REQUIREMENT — Give the data again, word for word.

Start of PROVIDED RECORDS

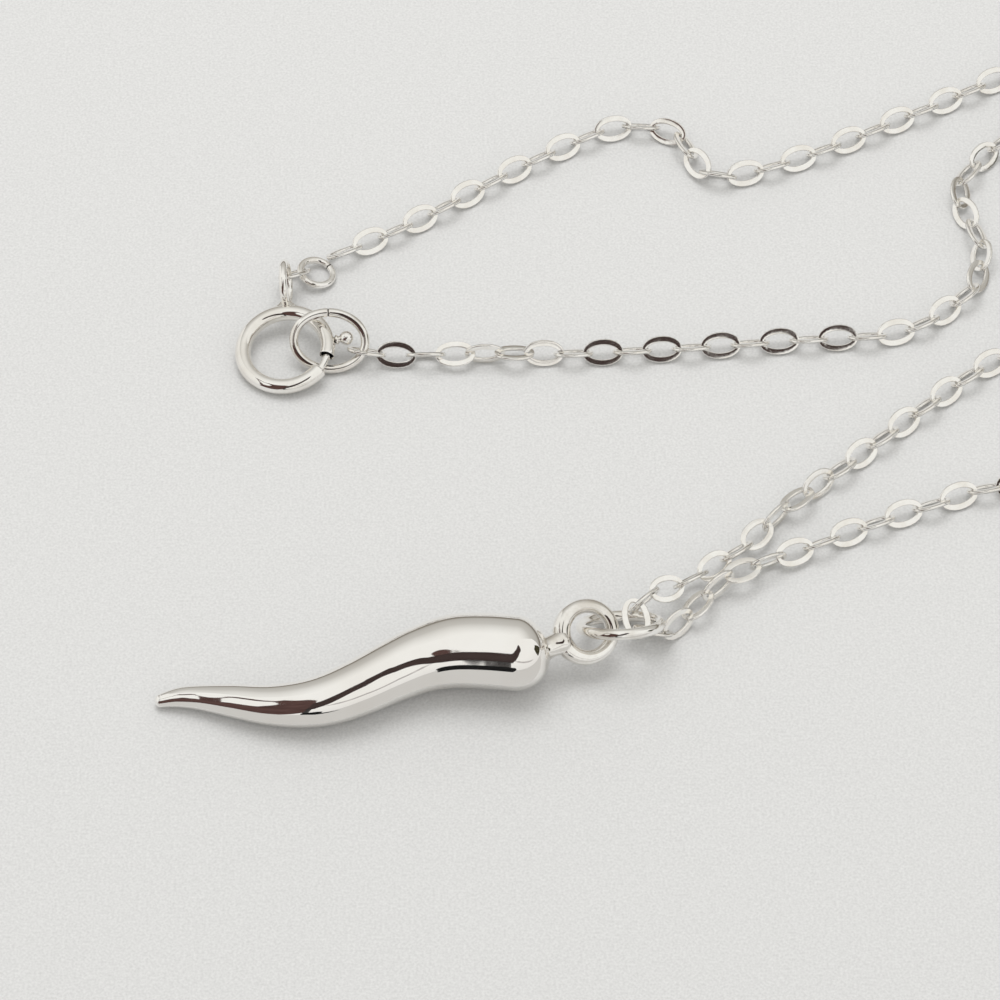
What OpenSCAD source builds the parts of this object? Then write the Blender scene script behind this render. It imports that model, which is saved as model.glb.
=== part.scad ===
// Horn charm necklace: a polished silver horn on a fine cable chain with a bolt ring clasp,
// lying on a flat surface. Millimetres, +Z up, origin under the middle of the whole outline.

/* [Horn] */
// Length of the horn from tip to head, without its ring
horn_len = 22.2; // [18:0.1:24]
// Diameter of the horn where it is fullest
horn_d = 4.3; // [3.6:0.1:4.8]
// Outer diameter of the ring soldered to the head
horn_ring_d = 3.6; // [3.4:0.1:3.8]
// Wire of the ring soldered to the head
horn_ring_wire = 0.72; // [0.6:0.01:0.75]

/* [Jump rings] */
// Outer diameter of the jump ring that carries the horn on the chain
bail_d = 5.1; // [5:0.05:5.2]
// Wire of the jump ring that carries the horn
bail_wire = 0.64; // [0.55:0.01:0.66]
// Length of the oval ring that the bolt closes on
tag_len = 4.8; // [4.7:0.05:4.9]
// Width of the oval ring that the bolt closes on
tag_w = 3.9; // [3.85:0.05:4]
// Wire of the oval ring
tag_wire = 0.54; // [0.45:0.01:0.56]
// Outer diameter of the small ring between the chain and the eye of the clasp
end_ring_d = 2.35; // [2.3:0.01:2.4]
// Wire of the small ring
end_ring_wire = 0.32; // [0.28:0.01:0.34]

/* [Chain] */
// Length of one link
link_len = 2.39; // [2.38:0.01:2.4]
// Width of one link
link_w = 1.55; // [1.5:0.01:1.6]
// Wire of a link, seen from above the link
link_wire = 0.19; // [0.17:0.01:0.2]
// Thickness of a link
link_t = 0.2; // [0.18:0.01:0.22]
// Distance from one link to the next
link_pitch = 1.765; // [1.75:0.005:1.77]

/* [Clasp] */
// Outer diameter of the bolt ring
clasp_d = 6; // [5.9:0.05:6.1]
// Diameter of its tube
tube_d = 0.88; // [0.84:0.01:0.9]
// Diameter of the bore in the tube
bore_d = 0.58; // [0.56:0.01:0.6]
// Diameter of the sliding bolt
bolt_d = 0.44; // [0.4:0.01:0.46]
// Angle that the bolt slides back to open
bolt_travel = 26; // [20:1:27]
// Outer diameter of the eye soldered to the clasp
eye_d = 3.1; // [3:0.05:3.15]
// Wire of the eye
eye_wire = 0.5; // [0.46:0.01:0.52]

/* [Hidden] */
$fn = 48;

// The middle of the whole outline, taken off every place so that it becomes the origin
middle = [33.6, 11.63, 0];

// Links lean this far to one side and the other, in turn
lean = 45;

// Horn, from the tip to the head: percent of the straight stretch, percent of sway to the
// side, percent of the full diameter
horn_rows = [
    [0, 0, 18],
    [5, 0.5, 26.5],
    [11, 0, 33],
    [20.5, -2, 44],
    [30.5, -4.1, 53],
    [40, -4.5, 62],
    [48, -3.1, 69],
    [56.5, 0.5, 75],
    [65, 5.1, 80.5],
    [73.5, 9, 88],
    [82.5, 11.1, 97],
    [91.5, 11.1, 100],
    [100, 10.3, 100],
];
horn_tip_cap = 0.35;
horn_head_cap = 1.95;
horn_at = [-19.05, -14.6, 0];
horn_sides = 32;
horn_steps = 3;
cap_steps = 6;

// The ring on the head: its centre, the way its neck points and how far it leans to the viewer
horn_ring_at = [4.95, -11.15, 2.3];
horn_ring_yaw = 27;
horn_ring_lean = 36;
neck_d = [1.8, 1.2];
neck_len = 1.1;

// The jump rings: centre, and turn about X, Y and Z
bail_at = [6.83, -10.4, 1.86];
bail_turn = [-39, -10, -8];
tag_at = [-10.15, 11, 1.35];
tag_turn = [39, 4.5, -1];
tag_sides = 14;
tag_steps = 44;
end_ring_at = [-11.1, 17.16, 0.43];
end_ring_turn = [-1, 14.7, 0.6];

// Clasp: centre on the surface plan, lean towards the viewer and rise of its right side
clasp_plan = [-12.78, 10.7];
clasp_lean = 8.8;
clasp_rise = 6;
clasp_r = (clasp_d - tube_d) / 2;
clasp_height = clasp_r * sqrt(1 - pow(cos(clasp_lean) * cos(clasp_rise), 2)) + tube_d / 2;
clasp_at = [clasp_plan.x, clasp_plan.y, clasp_height];
clasp_turn = [clasp_lean, -clasp_rise, 0];
mouth_from = -37;
mouth_to = -14;
knob_at = 8;
slot_w = 0.44;
slot_margin = 5;
stem_d = 0.32;
knob_d = 0.8;
knob_reach = 3.72;
bolt_from = -40.5;
bolt_to = 48;
eye_y = clasp_d / 2 + eye_d / 2 - 0.02;
foot_len = 0.55;
foot_d = [1.8, 0.9];
foot_h = 0.72;

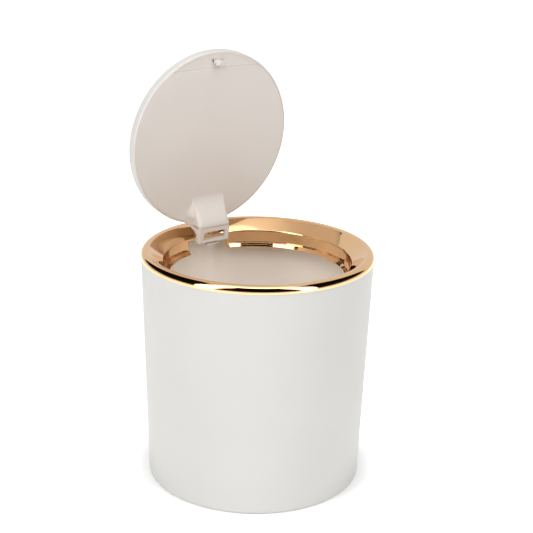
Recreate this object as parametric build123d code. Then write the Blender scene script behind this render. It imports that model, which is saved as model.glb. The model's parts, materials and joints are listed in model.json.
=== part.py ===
"""Countertop trash can: tapered white bucket, rose-gold rim ring and a sprung, rear-hinged flip lid.

Millimetres. Origin on the floor under the can's axis, +Z up, front towards -Y, hinge at +Y.
The lid is modelled shut and is then turned open about the hinge pin, which is the rest pose.
"""
import math
import os

from build123d import *

# Can body
rim_radius = 79.7
base_inset = 5.1
body_height = 158.0
body_wall = 1.9
floor_thickness = 2.2
floor_recess = 1.2
foot_ring_width = 5.0
base_edge_radius = 1.1
floor_corner_radius = 5.0

# Foot pads
pad_count = 4
pad_radius = 7.0
pad_proud = 0.5
pad_seat_depth = 0.4
pad_seat_clearance = 0.15
pad_edge_gap = 8.0
pad_chamfer = 0.2

# Rim ring
bead_radius = 4.3
bead_overhang = 0.3
bead_rise = 0.5
mouth_inset = 15.7
mouth_drop = 2.8
mouth_wall_relief = 0.4
ledge_drop = 8.7
ledge_width = 3.8
ledge_thickness = 1.6
ring_wall = 1.8
skirt_wall = 1.6
skirt_clearance = 0.3
skirt_drop = 10.0

# Lid
lid_clearance = 0.8
lid_thickness = 6.8
lid_press_travel = 2.5
lid_press_angle = 1.0
lid_open_angle = 84.0
cover_top = 1.6
cover_wall = 1.5
cover_edge_radius = 1.0
panel_thickness = 1.6
panel_gap = 0.25
chord_margin = 2.4
chord_step = 0.4

# Hinge pin, knuckle and ears
pin_radius = 1.0
pin_fit = 0.05
pin_overhang = 0.7
pin_chamfer = 0.2
knuckle_radius = 2.5
knuckle_gap = 1.1
ear_thickness = 2.0
ear_drop = 0.4
ear_lead = 0.3
slot_end_gap = 0.2

# Hinge springs
spring_wire = 0.7
spring_mean_radius = 1.65
spring_coils = 3
spring_coil_room = 3
spring_side_gap = 0.3
spring_slot_gap = 0.35
spring_hook = 1.6
spring_hook_drop = 1.2
spring_hook_gap = 0.34
spring_seat_turn = 225.0
spring_seat_gap = 0.15

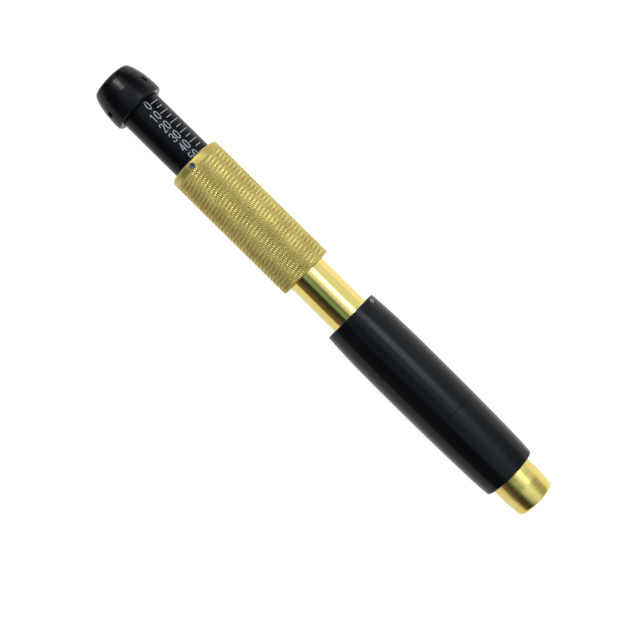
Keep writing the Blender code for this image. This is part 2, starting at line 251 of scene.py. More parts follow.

End of PROVIDED RECORDS

THE COMPLETED TASK —
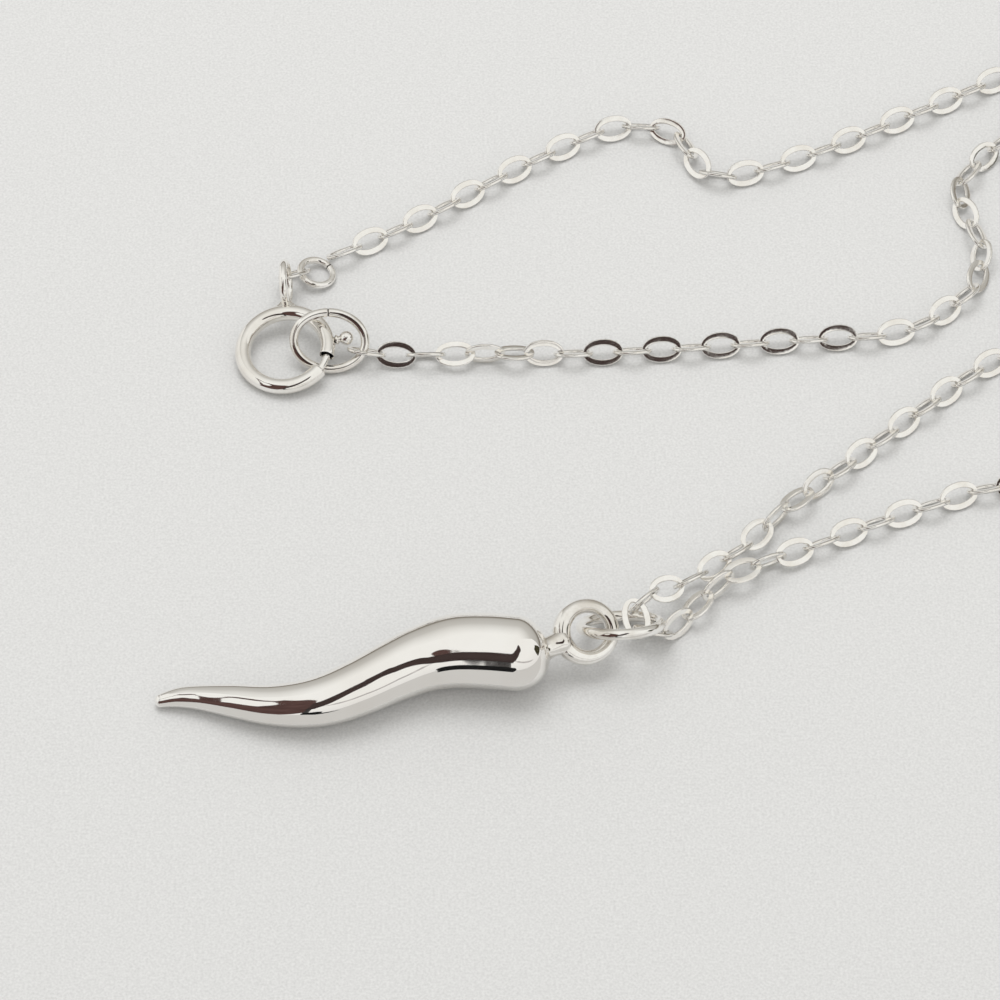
What OpenSCAD source builds the parts of this object? Then write the Blender scene script behind this render. It imports that model, which is saved as model.glb.
=== part.scad ===
// Horn charm necklace: a polished silver horn on a fine cable chain with a bolt ring clasp,
// lying on a flat surface. Millimetres, +Z up, origin under the middle of the whole outline.

/* [Horn] */
// Length of the horn from tip to head, without its ring
horn_len = 22.2; // [18:0.1:24]
// Diameter of the horn where it is fullest
horn_d = 4.3; // [3.6:0.1:4.8]
// Outer diameter of the ring soldered to the head
horn_ring_d = 3.6; // [3.4:0.1:3.8]
// Wire of the ring soldered to the head
horn_ring_wire = 0.72; // [0.6:0.01:0.75]

/* [Jump rings] */
// Outer diameter of the jump ring that carries the horn on the chain
bail_d = 5.1; // [5:0.05:5.2]
// Wire of the jump ring that carries the horn
bail_wire = 0.64; // [0.55:0.01:0.66]
// Length of the oval ring that the bolt closes on
tag_len = 4.8; // [4.7:0.05:4.9]
// Width of the oval ring that the bolt closes on
tag_w = 3.9; // [3.85:0.05:4]
// Wire of the oval ring
tag_wire = 0.54; // [0.45:0.01:0.56]
// Outer diameter of the small ring between the chain and the eye of the clasp
end_ring_d = 2.35; // [2.3:0.01:2.4]
// Wire of the small ring
end_ring_wire = 0.32; // [0.28:0.01:0.34]

/* [Chain] */
// Length of one link
link_len = 2.39; // [2.38:0.01:2.4]
// Width of one link
link_w = 1.55; // [1.5:0.01:1.6]
// Wire of a link, seen from above the link
link_wire = 0.19; // [0.17:0.01:0.2]
// Thickness of a link
link_t = 0.2; // [0.18:0.01:0.22]
// Distance from one link to the next
link_pitch = 1.765; // [1.75:0.005:1.77]

/* [Clasp] */
// Outer diameter of the bolt ring
clasp_d = 6; // [5.9:0.05:6.1]
// Diameter of its tube
tube_d = 0.88; // [0.84:0.01:0.9]
// Diameter of the bore in the tube
bore_d = 0.58; // [0.56:0.01:0.6]
// Diameter of the sliding bolt
bolt_d = 0.44; // [0.4:0.01:0.46]
// Angle that the bolt slides back to open
bolt_travel = 26; // [20:1:27]
// Outer diameter of the eye soldered to the clasp
eye_d = 3.1; // [3:0.05:3.15]
// Wire of the eye
eye_wire = 0.5; // [0.46:0.01:0.52]

/* [Hidden] */
$fn = 48;

// The middle of the whole outline, taken off every place so that it becomes the origin
middle = [33.6, 11.63, 0];

// Links lean this far to one side and the other, in turn
lean = 45;

// Horn, from the tip to the head: percent of the straight stretch, percent of sway to the
// side, percent of the full diameter
horn_rows = [
    [0, 0, 18],
    [5, 0.5, 26.5],
    [11, 0, 33],
    [20.5, -2, 44],
    [30.5, -4.1, 53],
    [40, -4.5, 62],
    [48, -3.1, 69],
    [56.5, 0.5, 75],
    [65, 5.1, 80.5],
    [73.5, 9, 88],
    [82.5, 11.1, 97],
    [91.5, 11.1, 100],
    [100, 10.3, 100],
];
horn_tip_cap = 0.35;
horn_head_cap = 1.95;
horn_at = [-19.05, -14.6, 0];
horn_sides = 32;
horn_steps = 3;
cap_steps = 6;

// The ring on the head: its centre, the way its neck points and how far it leans to the viewer
horn_ring_at = [4.95, -11.15, 2.3];
horn_ring_yaw = 27;
horn_ring_lean = 36;
neck_d = [1.8, 1.2];
neck_len = 1.1;

// The jump rings: centre, and turn about X, Y and Z
bail_at = [6.83, -10.4, 1.86];
bail_turn = [-39, -10, -8];
tag_at = [-10.15, 11, 1.35];
tag_turn = [39, 4.5, -1];
tag_sides = 14;
tag_steps = 44;
end_ring_at = [-11.1, 17.16, 0.43];
end_ring_turn = [-1, 14.7, 0.6];

// Clasp: centre on the surface plan, lean towards the viewer and rise of its right side
clasp_plan = [-12.78, 10.7];
clasp_lean = 8.8;
clasp_rise = 6;
clasp_r = (clasp_d - tube_d) / 2;
clasp_height = clasp_r * sqrt(1 - pow(cos(clasp_lean) * cos(clasp_rise), 2)) + tube_d / 2;
clasp_at = [clasp_plan.x, clasp_plan.y, clasp_height];
clasp_turn = [clasp_lean, -clasp_rise, 0];
mouth_from = -37;
mouth_to = -14;
knob_at = 8;
slot_w = 0.44;
slot_margin = 5;
stem_d = 0.32;
knob_d = 0.8;
knob_reach = 3.72;
bolt_from = -40.5;
bolt_to = 48;
eye_y = clasp_d / 2 + eye_d / 2 - 0.02;
foot_len = 0.55;
foot_d = [1.8, 0.9];
foot_h = 0.72;

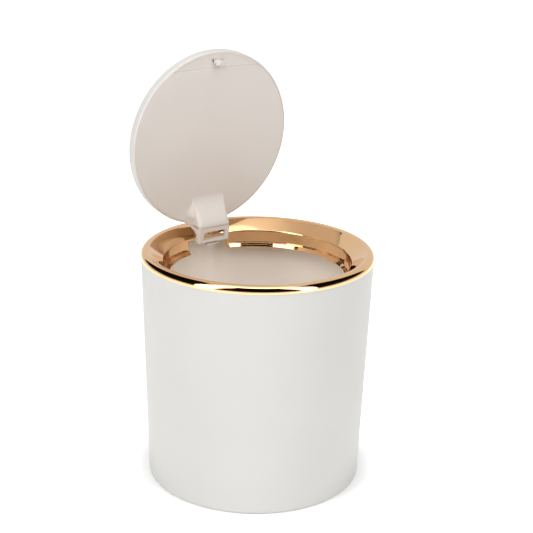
Recreate this object as parametric build123d code. Then write the Blender scene script behind this render. It imports that model, which is saved as model.glb. The model's parts, materials and joints are listed in model.json.
=== part.py ===
"""Countertop trash can: tapered white bucket, rose-gold rim ring and a sprung, rear-hinged flip lid.

Millimetres. Origin on the floor under the can's axis, +Z up, front towards -Y, hinge at +Y.
The lid is modelled shut and is then turned open about the hinge pin, which is the rest pose.
"""
import math
import os

from build123d import *

# Can body
rim_radius = 79.7
base_inset = 5.1
body_height = 158.0
body_wall = 1.9
floor_thickness = 2.2
floor_recess = 1.2
foot_ring_width = 5.0
base_edge_radius = 1.1
floor_corner_radius = 5.0

# Foot pads
pad_count = 4
pad_radius = 7.0
pad_proud = 0.5
pad_seat_depth = 0.4
pad_seat_clearance = 0.15
pad_edge_gap = 8.0
pad_chamfer = 0.2

# Rim ring
bead_radius = 4.3
bead_overhang = 0.3
bead_rise = 0.5
mouth_inset = 15.7
mouth_drop = 2.8
mouth_wall_relief = 0.4
ledge_drop = 8.7
ledge_width = 3.8
ledge_thickness = 1.6
ring_wall = 1.8
skirt_wall = 1.6
skirt_clearance = 0.3
skirt_drop = 10.0

# Lid
lid_clearance = 0.8
lid_thickness = 6.8
lid_press_travel = 2.5
lid_press_angle = 1.0
lid_open_angle = 84.0
cover_top = 1.6
cover_wall = 1.5
cover_edge_radius = 1.0
panel_thickness = 1.6
panel_gap = 0.25
chord_margin = 2.4
chord_step = 0.4

# Hinge pin, knuckle and ears
pin_radius = 1.0
pin_fit = 0.05
pin_overhang = 0.7
pin_chamfer = 0.2
knuckle_radius = 2.5
knuckle_gap = 1.1
ear_thickness = 2.0
ear_drop = 0.4
ear_lead = 0.3
slot_end_gap = 0.2

# Hinge springs
spring_wire = 0.7
spring_mean_radius = 1.65
spring_coils = 3
spring_coil_room = 3
spring_side_gap = 0.3
spring_slot_gap = 0.35
spring_hook = 1.6
spring_hook_drop = 1.2
spring_hook_gap = 0.34
spring_seat_turn = 225.0
spring_seat_gap = 0.15

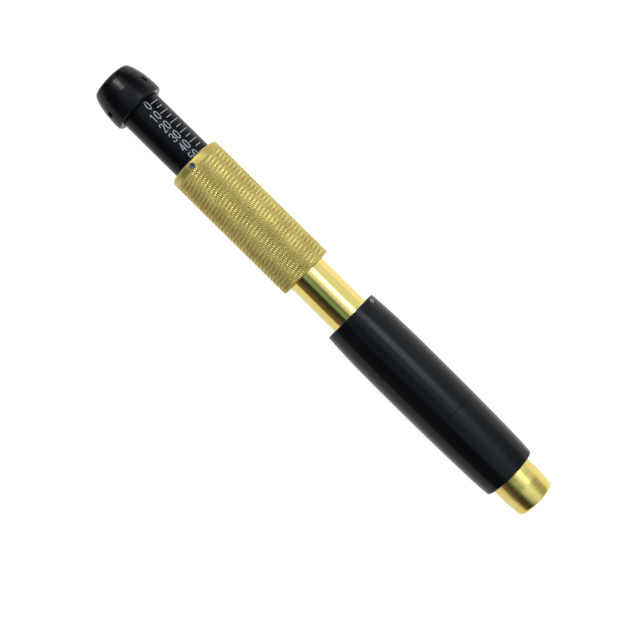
Keep writing the Blender code for this image. This is part 2, starting at line 251 of scene.py. More parts follow.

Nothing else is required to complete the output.